The executive branch is composed of the mayor and the barangay captain for the barangays. The legislative branch is composed of the Sangguniang Bayan (town assembly), Sangguniang Barangay (barangay council), and the Sangguniang Kabataan for the youth sector.

The seat of Government is vested upon the Mayor Menchie L. de Guzman who holds office since June 30, 2019, at the Bauang Town Hall. The Sangguniang Bayan is the center of legislation.

Elected officials

Infrastructure
1590 Energy Corporation
The Bauang Diesel Power Plant formerly owned by the Bauang Private Power Corporation (BPPC) is a diesel-fired power plant that commenced operations in July 1995 with a 215 MW-capacity. State-owned National Power Corporation and the First Private Power Corp. (FPPC) entered into a Build-Operate-Transfer Agreement for the BPCC for a period of 15 years.
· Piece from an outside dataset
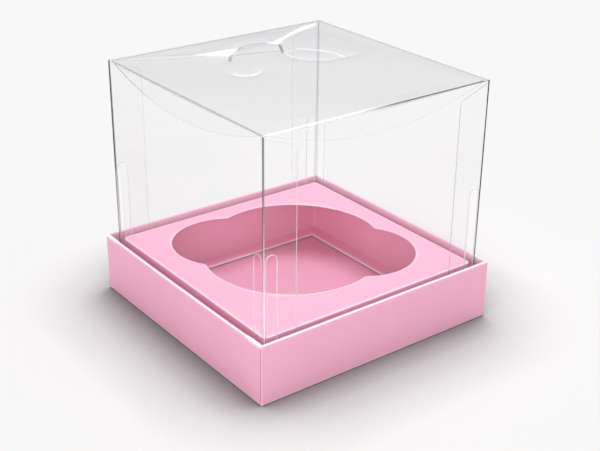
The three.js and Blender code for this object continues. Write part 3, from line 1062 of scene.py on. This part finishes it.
def build_lid(film):
    """The lid: a dented panel, its hinge fold at +X and three tuck flaps, as one sheet."""
    reach = LID_SIDE - TUCK_INSET
    low, high = TUCK_INSET - LID_FRONT, BOX_HALF - 2 * TUCK_INSET
    along_y = np.linspace(-reach, reach, LID_COLUMNS)
    along_x = np.linspace(low, high, LID_COLUMNS)
    ys = np.concatenate([[-LID_SIDE + LID_FOLD], along_y, [LID_SIDE - LID_FOLD]])
    xs = np.concatenate([[-LID_FRONT + LID_FOLD], along_x, [BOX_HALF - HINGE_FOLD]])
    grid = np.stack(np.meshgrid(xs, ys, indexing="xy"), -1)
    rise, gleam, shade = lid_marks(grid)
    panel = np.concatenate([grid, (BOX_TOP + film.dent_depth * np.minimum(rise, 0.5))[..., None]], -1)

    # painted highlight and painted shade on each tuck flap's fold and free edge
    light, dark = near_edge_marks((along_x - low) / (high - low))
    points, faces, *marks = lid_flap(
        along_x, low, high, TUCK_TURN, lambda x, out: (x, -LID_SIDE + LID_FOLD - out),
        (light, 0.1), (dark, 0.05))
    near = (points[::-1], faces, *(mark[::-1] for mark in marks))
    far = lid_flap(along_x, low, high, REAR_TURN, lambda x, out: (x, LID_SIDE - LID_FOLD + out),
                   (0.1, 0.25), (0.15, 0.08))
    far_end = smooth(along_y / reach, 0.3, 0.95)
    front = lid_flap(along_y, -reach, reach, TUCK_TURN, lambda y, out: (-LID_FRONT + LID_FOLD - out, y),
                     (0.3, 0.1), (0.8, 0.06 + 0.75 * far_end))

    a = np.linspace(0, np.pi / 2, HINGE_ROWS)[:, None]
    hinge = np.stack(np.broadcast_arrays(BOX_HALF - HINGE_FOLD + HINGE_FOLD * np.sin(a), ys,
                                         BOX_TOP - HINGE_FOLD * (1 - np.cos(a))), -1)
    # painted highlight and painted shade along the hinge fold
    band = bump_at(np.arange(HINGE_ROWS)[:, None], 3, 1.5) * np.ones(len(ys))
    merged, faces, values = joined([
        (panel, grid_faces(len(ys), len(xs)), gleam, shade), near, far, front,
        (hinge[::-1], grid_faces(HINGE_ROWS, len(ys)), 0.1 * band, 0.15 * band),
    ])
    piece = mesh_piece("clear_lid_film", merged, faces, (), values)
    sharpen(piece, FILM_SHARP)
    thicken(piece, film.thickness)
    return piece


# ---- Stage ----


def seen_rays(tree, place):
    """1 for rays from the camera, off a mirror or through clear film, and 0 for rays that light things."""
    path = add(tree, "ShaderNodeLightPath", place).outputs
    seen = path["Is Camera Ray"]
    for name in ("Is Glossy Ray", "Is Transmission Ray"):
        seen = maths(tree, "MAXIMUM", (place[0] + 200, place[1]), seen, path[name])
    return seen


def floor_material(stage):
    """Pale floor: lit near the box so that it keeps the shadow, and for the camera one even tone far off.

    Near the box the floor's colour is multiplied by its open share^CONTACT_POWER, a painted contact shadow on
    top of the lamps' shadow. The even tone takes over by the distance from the origin, smoothly from
    TONE_START to TONE_END.
    """
    material, tree = new_material("pale floor")
    free = add(tree, "ShaderNodeAmbientOcclusion", (-700, 0), Distance=CONTACT_REACH, samples=12)
    contact = maths(tree, "POWER", (-500, 0), free.outputs["AO"], CONTACT_POWER, label="painted contact shadow")
    toned = add(tree, "ShaderNodeVectorMath", (-300, 0), inputs={0: stage.floor_colour}, operation="SCALE",
                Scale=contact)
    lit = add(tree, "ShaderNodeBsdfPrincipled", (0, 0), Base_Color=toned, Roughness=0.85,
              Specular_IOR_Level=0.0)
    tone = add(tree, "ShaderNodeEmission", (0, -300), Color=BACKGROUND, Strength=1.0)
    far = add(tree, "ShaderNodeVectorMath", (-500, 200), inputs={0: place_in_object(tree, (-700, 200))},
              operation="LENGTH").outputs["Value"]
    share = map_range(tree, (-300, 200), far, TONE_START, TONE_END, interpolation_type="SMOOTHSTEP")
    both = maths(tree, "MULTIPLY", (-100, 200), share, seen_rays(tree, (-500, -100)))
    add(tree, "ShaderNodeOutputMaterial", (600, 0), Surface=mixed_shader(tree, (300, 0), both, lit, tone))
    return material


def build_world(stage):
    """Even light, and what is seen past the floor: its far tone to the camera, and white in reflections.

    The white in reflections is a little darker towards the horizon.
    """
    world = bpy.data.worlds.new("white studio")
    bpy.context.scene.world = world
    world.use_nodes = True
    tree = world.node_tree
    tree.nodes.clear()
    light = add(tree, "ShaderNodeBackground", (0, 0), Color=WHITE, Strength=stage.world_strength)
    way = add(tree, "ShaderNodeTexCoord", (-900, -300)).outputs["Generated"]
    rise = add(tree, "ShaderNodeSeparateXYZ", (-700, -300), Vector=way).outputs["Z"]
    band = map_range(tree, (-500, -300), rise, 0.05, 0.75, interpolation_type="SMOOTHSTEP")
    tone = mixed_colour(tree, (-300, -300), "in reflections", band, HORIZON, WHITE)
    straight = add(tree, "ShaderNodeLightPath", (-350, -600)).outputs["Is Camera Ray"]
    direct = mixed_colour(tree, (-150, -300), "as the floor's far tone", straight, tone, BACKGROUND)
    shown = add(tree, "ShaderNodeBackground", (0, -200), Color=direct, Strength=1.0)
    mixed = mixed_shader(tree, (300, 0), seen_rays(tree, (-500, 200)), light, shown)
    add(tree, "ShaderNodeOutputWorld", (500, 0), Surface=mixed)


def placed(name, data, right, up, back, place):
    """An object for a lamp or camera, from its own X, Y and Z directions and its place in metres."""
    piece = bpy.data.objects.new(name, data)
    bpy.context.scene.collection.objects.link(piece)
    matrix = np.eye(4)
    matrix[:3, :3] = np.stack([right, up, back], -1)
    matrix[:3, 3] = place
    piece.matrix_world = Matrix(matrix.tolist())
    return piece


def area_lamp(name, place, size, power):
    """A soft square lamp that looks at the middle of the box."""
    lamp = bpy.data.lights.new(name, "AREA")
    lamp.shape = "SQUARE"
    lamp.size = size
    lamp.energy = power
    back = (place - LAMP_AIM) / np.linalg.norm(place - LAMP_AIM)
    right = np.cross([0, 1, 0], back)
    right /= np.linalg.norm(right)
    placed(name, lamp, right, np.cross(back, right), back, place).visible_glossy = False


def build_camera(stage):
    """The camera at the photograph's place: looks along (sin y cos p, cos y cos p, -sin p), then rolls."""
    yaw, pitch, roll = (math.radians(a) for a in (CAMERA_YAW, CAMERA_PITCH, CAMERA_ROLL))
    forward = np.array([math.sin(yaw) * math.cos(pitch), math.cos(yaw) * math.cos(pitch), -math.sin(pitch)])
    right = np.array([math.cos(yaw), -math.sin(yaw), 0])
    up = np.cross(right, forward)
    across = math.cos(roll) * right + math.sin(roll) * up
    upward = math.cos(roll) * up - math.sin(roll) * right
    data = bpy.data.cameras.new("camera")
    data.lens = stage.lens
    data.sensor_width = 36.0
    data.clip_start = 0.01
    bpy.context.scene.camera = placed("camera", data, across, upward, -forward, np.array(CAMERA_PLACE) * MM)


# ---- Operators ----


class CUPCAKE_OT_tray(bpy.types.Operator):
    """Make the folded pink card tray"""

    bl_idname = "cupcake.tray"
    bl_label = "Card Tray"

    def execute(self, context):
        card = context.scene.cupcake_card
        finish_piece(build_tray(card), "box", ["tray"], [card_face(card)])
        return {"FINISHED"}


class CUPCAKE_OT_insert(bpy.types.Operator):
    """Make the card insert with its lobed hole"""

    bl_idname = "cupcake.insert"
    bl_label = "Card Insert"

    def execute(self, context):
        card = context.scene.cupcake_card
        finish_piece(build_insert(card), "box", ["insert"], [card_face(card), card_cut(card)])
        return {"FINISHED"}


class CUPCAKE_OT_clear_box(bpy.types.Operator):
    """Make the clear box's bottom, walls and corner flaps"""

    bl_idname = "cupcake.clear_box"
    bl_label = "Clear Box"

    def execute(self, context):
        film = context.scene.cupcake_film
        finish_piece(build_clear_box(film), "box", ["clear_box"], film_materials(film))
        return {"FINISHED"}


class CUPCAKE_OT_clear_lid(bpy.types.Operator):
    """Make the clear lid with its dents, creases and tuck flaps"""

    bl_idname = "cupcake.clear_lid"
    bl_label = "Clear Lid"

    def execute(self, context):
        film = context.scene.cupcake_film
        finish_piece(build_lid(film), "lid", ["clear_lid"], film_materials(film))
        return {"FINISHED"}


class CUPCAKE_OT_stage(bpy.types.Operator):
    """Make the pale floor, the studio light and the camera"""

    bl_idname = "cupcake.stage"
    bl_label = "Floor, Light and Camera"

    def execute(self, context):
        stage = context.scene.cupcake_stage
        corners = np.array([[-1, -1, 0], [1, -1, 0], [1, 1, 0], [-1, 1, 0]]) * FLOOR_HALF / MM
        floor = mesh_piece("floor", corners, np.array([[0, 1, 2, 3]]))
        floor.data.materials.append(floor_material(stage))
        build_world(stage)
        area_lamp("key lamp", KEY_PLACE, KEY_SIZE, stage.key_power)
        area_lamp("fill lamp", FILL_PLACE, FILL_SIZE, stage.fill_power)
        build_camera(stage)
        context.scene.view_settings.view_transform = "Standard"
        context.scene.cycles.transparent_max_bounces = 48
        return {"FINISHED"}


class VIEW3D_PT_cupcake_box(bpy.types.Panel):
    """Sidebar panel that lists the box's settings and its pieces"""

    bl_idname = "VIEW3D_PT_cupcake_box"
    bl_label = "Cupcake Box"
    bl_space_type = "VIEW_3D"
    bl_region_type = "UI"
    bl_category = "Cupcake Box"

    def draw(self, context):
        for group, operators in PANEL_ROWS:
            settings = getattr(context.scene, group)
            box = self.layout.box()
            for name in settings.bl_rna.properties.keys():
                if name not in ("rna_type", "name"):
                    box.prop(settings, name)
            for operator in operators:
                box.operator(operator)


PANEL_ROWS = (
    ("cupcake_card", ("cupcake.tray", "cupcake.insert")),
    ("cupcake_film", ("cupcake.clear_box", "cupcake.clear_lid")),
    ("cupcake_stage", ("cupcake.stage",)),
)

CLASSES = (
    CardSettings,
    FilmSettings,
    StageSettings,
    CUPCAKE_OT_tray,
    CUPCAKE_OT_insert,
    CUPCAKE_OT_clear_box,
    CUPCAKE_OT_clear_lid,
    CUPCAKE_OT_stage,
    VIEW3D_PT_cupcake_box,
)


def register():
    for kind in CLASSES:
        bpy.utils.register_class(kind)
    bpy.types.Scene.cupcake_card = bpy.props.PointerProperty(type=CardSettings)
    bpy.types.Scene.cupcake_film = bpy.props.PointerProperty(type=FilmSettings)
    bpy.types.Scene.cupcake_stage = bpy.props.PointerProperty(type=StageSettings)


def unregister():
    del bpy.types.Scene.cupcake_stage
    del bpy.types.Scene.cupcake_film
    del bpy.types.Scene.cupcake_card
    for kind in reversed(CLASSES):
        bpy.utils.unregister_class(kind)


def main():
    """Registers the add-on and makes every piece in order."""
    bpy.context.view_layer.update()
    register()
    bpy.ops.cupcake.tray()
    bpy.ops.cupcake.insert()
    bpy.ops.cupcake.clear_box()
    bpy.ops.cupcake.clear_lid()
    bpy.ops.cupcake.stage()


if __name__ == "__main__":
    main()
On July 26, 2010, after the BOT expiration, it was turned over to the NAPOCOR and the Power Sector Assets and Liabilities Management Corp. (PSALM) and later to the Provincial Government of La Union. Both Viviant Energy Corporation and Gigawatt Power, Inc. under the 1590 Energy Corp. operates the Bauang power facility provide the additional supply to the Luzon grid.

Major facilities inside the plant include a substation, two 100,000 bbl steel fuel storage tanks, sludge treatment plant, and five auxiliary buildings consisting of an administration building (812 sq.m), maintenance building (981 sq.m), warehouse building (591 sq.m), guest house (583 sq.m), bunkhouse (660 sq.m), and a canteen (550 sq.m).

The world's largest medium-speed power station in Bauang maintains an IMS certification for ISO 9901:2000, ISO 14001:2004, and OHSAS 18001 from Certification International.

PLDT Asia-Pacific Cable Network (APCN) in Baccuit Sur
A Digital Optical Cable System for telecommunications services linking Hong Kong, Indonesia, Japan, Korea, Malaysia, Taiwan, Thailand, Singapore, and the Philippines is strategically located at the coastline barangay of Baccuit Norte in Bauang, La Union.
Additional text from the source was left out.